__EXERCISE__. Write out the data below in full. Keep it exact.

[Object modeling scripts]
- - - - - - -

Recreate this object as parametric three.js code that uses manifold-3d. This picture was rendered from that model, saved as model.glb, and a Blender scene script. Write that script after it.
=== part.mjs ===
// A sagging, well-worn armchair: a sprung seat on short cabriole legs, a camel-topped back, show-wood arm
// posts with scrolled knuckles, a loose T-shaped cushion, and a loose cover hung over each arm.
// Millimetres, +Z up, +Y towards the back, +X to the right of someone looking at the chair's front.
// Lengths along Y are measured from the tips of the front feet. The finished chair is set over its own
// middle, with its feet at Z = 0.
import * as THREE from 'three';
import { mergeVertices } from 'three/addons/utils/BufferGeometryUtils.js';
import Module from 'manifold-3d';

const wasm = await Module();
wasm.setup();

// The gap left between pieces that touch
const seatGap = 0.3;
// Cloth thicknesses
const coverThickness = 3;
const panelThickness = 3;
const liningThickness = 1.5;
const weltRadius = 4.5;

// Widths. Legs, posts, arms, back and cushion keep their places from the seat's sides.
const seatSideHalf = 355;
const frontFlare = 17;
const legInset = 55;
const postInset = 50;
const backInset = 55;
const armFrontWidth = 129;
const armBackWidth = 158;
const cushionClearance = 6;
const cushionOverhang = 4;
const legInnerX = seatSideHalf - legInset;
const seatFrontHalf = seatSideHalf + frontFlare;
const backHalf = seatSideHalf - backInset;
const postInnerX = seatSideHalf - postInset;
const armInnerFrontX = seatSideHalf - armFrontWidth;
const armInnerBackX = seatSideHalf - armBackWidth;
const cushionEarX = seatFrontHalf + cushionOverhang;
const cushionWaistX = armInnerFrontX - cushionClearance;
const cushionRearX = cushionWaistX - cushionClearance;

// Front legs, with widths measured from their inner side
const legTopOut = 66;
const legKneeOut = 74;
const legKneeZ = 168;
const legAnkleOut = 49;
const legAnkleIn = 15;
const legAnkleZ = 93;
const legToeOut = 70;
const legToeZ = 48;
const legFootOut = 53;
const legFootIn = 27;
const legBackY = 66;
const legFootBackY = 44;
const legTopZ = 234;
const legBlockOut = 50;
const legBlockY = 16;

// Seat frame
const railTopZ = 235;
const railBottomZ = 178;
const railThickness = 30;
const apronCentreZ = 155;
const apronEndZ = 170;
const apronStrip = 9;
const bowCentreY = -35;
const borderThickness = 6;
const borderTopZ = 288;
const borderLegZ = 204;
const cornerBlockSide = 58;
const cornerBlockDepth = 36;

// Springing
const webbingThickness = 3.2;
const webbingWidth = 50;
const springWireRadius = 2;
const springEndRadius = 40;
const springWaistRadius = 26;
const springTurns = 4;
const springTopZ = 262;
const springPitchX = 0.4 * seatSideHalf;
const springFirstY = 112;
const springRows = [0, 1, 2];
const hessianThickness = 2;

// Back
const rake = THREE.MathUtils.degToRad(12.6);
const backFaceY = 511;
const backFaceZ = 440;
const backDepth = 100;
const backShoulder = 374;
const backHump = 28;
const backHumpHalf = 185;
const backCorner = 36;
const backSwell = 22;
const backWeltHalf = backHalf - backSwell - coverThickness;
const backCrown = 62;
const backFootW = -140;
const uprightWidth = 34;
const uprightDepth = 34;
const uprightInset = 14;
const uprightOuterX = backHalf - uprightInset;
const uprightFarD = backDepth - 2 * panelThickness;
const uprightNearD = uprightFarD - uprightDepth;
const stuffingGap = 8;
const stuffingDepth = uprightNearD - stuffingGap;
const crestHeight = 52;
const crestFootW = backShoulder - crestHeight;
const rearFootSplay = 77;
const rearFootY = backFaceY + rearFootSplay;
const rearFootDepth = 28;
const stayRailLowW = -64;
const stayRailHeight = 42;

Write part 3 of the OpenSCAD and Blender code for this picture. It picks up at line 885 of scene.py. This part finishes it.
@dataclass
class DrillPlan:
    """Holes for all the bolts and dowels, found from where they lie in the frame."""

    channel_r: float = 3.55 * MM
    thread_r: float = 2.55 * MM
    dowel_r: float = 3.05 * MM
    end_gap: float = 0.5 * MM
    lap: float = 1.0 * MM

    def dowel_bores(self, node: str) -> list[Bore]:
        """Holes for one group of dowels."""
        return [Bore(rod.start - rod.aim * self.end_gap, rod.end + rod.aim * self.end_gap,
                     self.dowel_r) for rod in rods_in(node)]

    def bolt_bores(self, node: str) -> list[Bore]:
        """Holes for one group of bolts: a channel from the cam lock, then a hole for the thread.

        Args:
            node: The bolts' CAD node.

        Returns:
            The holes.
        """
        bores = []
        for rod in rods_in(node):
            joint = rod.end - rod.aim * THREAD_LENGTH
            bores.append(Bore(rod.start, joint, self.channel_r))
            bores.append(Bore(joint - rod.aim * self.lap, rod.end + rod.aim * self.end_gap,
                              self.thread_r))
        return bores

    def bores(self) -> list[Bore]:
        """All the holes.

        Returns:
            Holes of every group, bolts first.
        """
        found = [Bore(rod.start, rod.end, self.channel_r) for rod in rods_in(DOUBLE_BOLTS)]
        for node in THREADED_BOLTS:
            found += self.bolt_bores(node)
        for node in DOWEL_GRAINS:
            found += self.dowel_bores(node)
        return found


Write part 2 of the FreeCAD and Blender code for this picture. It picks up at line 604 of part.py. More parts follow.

- - - - - - -

__COMPLETED EXERCISE__.
Recreate this object as parametric three.js code that uses manifold-3d. This picture was rendered from that model, saved as model.glb, and a Blender scene script. Write that script after it.
=== part.mjs ===
// A sagging, well-worn armchair: a sprung seat on short cabriole legs, a camel-topped back, show-wood arm
// posts with scrolled knuckles, a loose T-shaped cushion, and a loose cover hung over each arm.
// Millimetres, +Z up, +Y towards the back, +X to the right of someone looking at the chair's front.
// Lengths along Y are measured from the tips of the front feet. The finished chair is set over its own
// middle, with its feet at Z = 0.
import * as THREE from 'three';
import { mergeVertices } from 'three/addons/utils/BufferGeometryUtils.js';
import Module from 'manifold-3d';

const wasm = await Module();
wasm.setup();

// The gap left between pieces that touch
const seatGap = 0.3;
// Cloth thicknesses
const coverThickness = 3;
const panelThickness = 3;
const liningThickness = 1.5;
const weltRadius = 4.5;

// Widths. Legs, posts, arms, back and cushion keep their places from the seat's sides.
const seatSideHalf = 355;
const frontFlare = 17;
const legInset = 55;
const postInset = 50;
const backInset = 55;
const armFrontWidth = 129;
const armBackWidth = 158;
const cushionClearance = 6;
const cushionOverhang = 4;
const legInnerX = seatSideHalf - legInset;
const seatFrontHalf = seatSideHalf + frontFlare;
const backHalf = seatSideHalf - backInset;
const postInnerX = seatSideHalf - postInset;
const armInnerFrontX = seatSideHalf - armFrontWidth;
const armInnerBackX = seatSideHalf - armBackWidth;
const cushionEarX = seatFrontHalf + cushionOverhang;
const cushionWaistX = armInnerFrontX - cushionClearance;
const cushionRearX = cushionWaistX - cushionClearance;

// Front legs, with widths measured from their inner side
const legTopOut = 66;
const legKneeOut = 74;
const legKneeZ = 168;
const legAnkleOut = 49;
const legAnkleIn = 15;
const legAnkleZ = 93;
const legToeOut = 70;
const legToeZ = 48;
const legFootOut = 53;
const legFootIn = 27;
const legBackY = 66;
const legFootBackY = 44;
const legTopZ = 234;
const legBlockOut = 50;
const legBlockY = 16;

// Seat frame
const railTopZ = 235;
const railBottomZ = 178;
const railThickness = 30;
const apronCentreZ = 155;
const apronEndZ = 170;
const apronStrip = 9;
const bowCentreY = -35;
const borderThickness = 6;
const borderTopZ = 288;
const borderLegZ = 204;
const cornerBlockSide = 58;
const cornerBlockDepth = 36;

// Springing
const webbingThickness = 3.2;
const webbingWidth = 50;
const springWireRadius = 2;
const springEndRadius = 40;
const springWaistRadius = 26;
const springTurns = 4;
const springTopZ = 262;
const springPitchX = 0.4 * seatSideHalf;
const springFirstY = 112;
const springRows = [0, 1, 2];
const hessianThickness = 2;

// Back
const rake = THREE.MathUtils.degToRad(12.6);
const backFaceY = 511;
const backFaceZ = 440;
const backDepth = 100;
const backShoulder = 374;
const backHump = 28;
const backHumpHalf = 185;
const backCorner = 36;
const backSwell = 22;
const backWeltHalf = backHalf - backSwell - coverThickness;
const backCrown = 62;
const backFootW = -140;
const uprightWidth = 34;
const uprightDepth = 34;
const uprightInset = 14;
const uprightOuterX = backHalf - uprightInset;
const uprightFarD = backDepth - 2 * panelThickness;
const uprightNearD = uprightFarD - uprightDepth;
const stuffingGap = 8;
const stuffingDepth = uprightNearD - stuffingGap;
const crestHeight = 52;
const crestFootW = backShoulder - crestHeight;
const rearFootSplay = 77;
const rearFootY = backFaceY + rearFootSplay;
const rearFootDepth = 28;
const stayRailLowW = -64;
const stayRailHeight = 42;

Write part 3 of the OpenSCAD and Blender code for this picture. It picks up at line 885 of scene.py. This part finishes it.
@dataclass
class DrillPlan:
    """Holes for all the bolts and dowels, found from where they lie in the frame."""

    channel_r: float = 3.55 * MM
    thread_r: float = 2.55 * MM
    dowel_r: float = 3.05 * MM
    end_gap: float = 0.5 * MM
    lap: float = 1.0 * MM

    def dowel_bores(self, node: str) -> list[Bore]:
        """Holes for one group of dowels."""
        return [Bore(rod.start - rod.aim * self.end_gap, rod.end + rod.aim * self.end_gap,
                     self.dowel_r) for rod in rods_in(node)]

    def bolt_bores(self, node: str) -> list[Bore]:
        """Holes for one group of bolts: a channel from the cam lock, then a hole for the thread.

        Args:
            node: The bolts' CAD node.

        Returns:
            The holes.
        """
        bores = []
        for rod in rods_in(node):
            joint = rod.end - rod.aim * THREAD_LENGTH
            bores.append(Bore(rod.start, joint, self.channel_r))
            bores.append(Bore(joint - rod.aim * self.lap, rod.end + rod.aim * self.end_gap,
                              self.thread_r))
        return bores

    def bores(self) -> list[Bore]:
        """All the holes.

        Returns:
            Holes of every group, bolts first.
        """
        found = [Bore(rod.start, rod.end, self.channel_r) for rod in rods_in(DOUBLE_BOLTS)]
        for node in THREADED_BOLTS:
            found += self.bolt_bores(node)
        for node in DOWEL_GRAINS:
            found += self.dowel_bores(node)
        return found


Write part 2 of the FreeCAD and Blender code for this picture. It picks up at line 604 of part.py. More parts follow.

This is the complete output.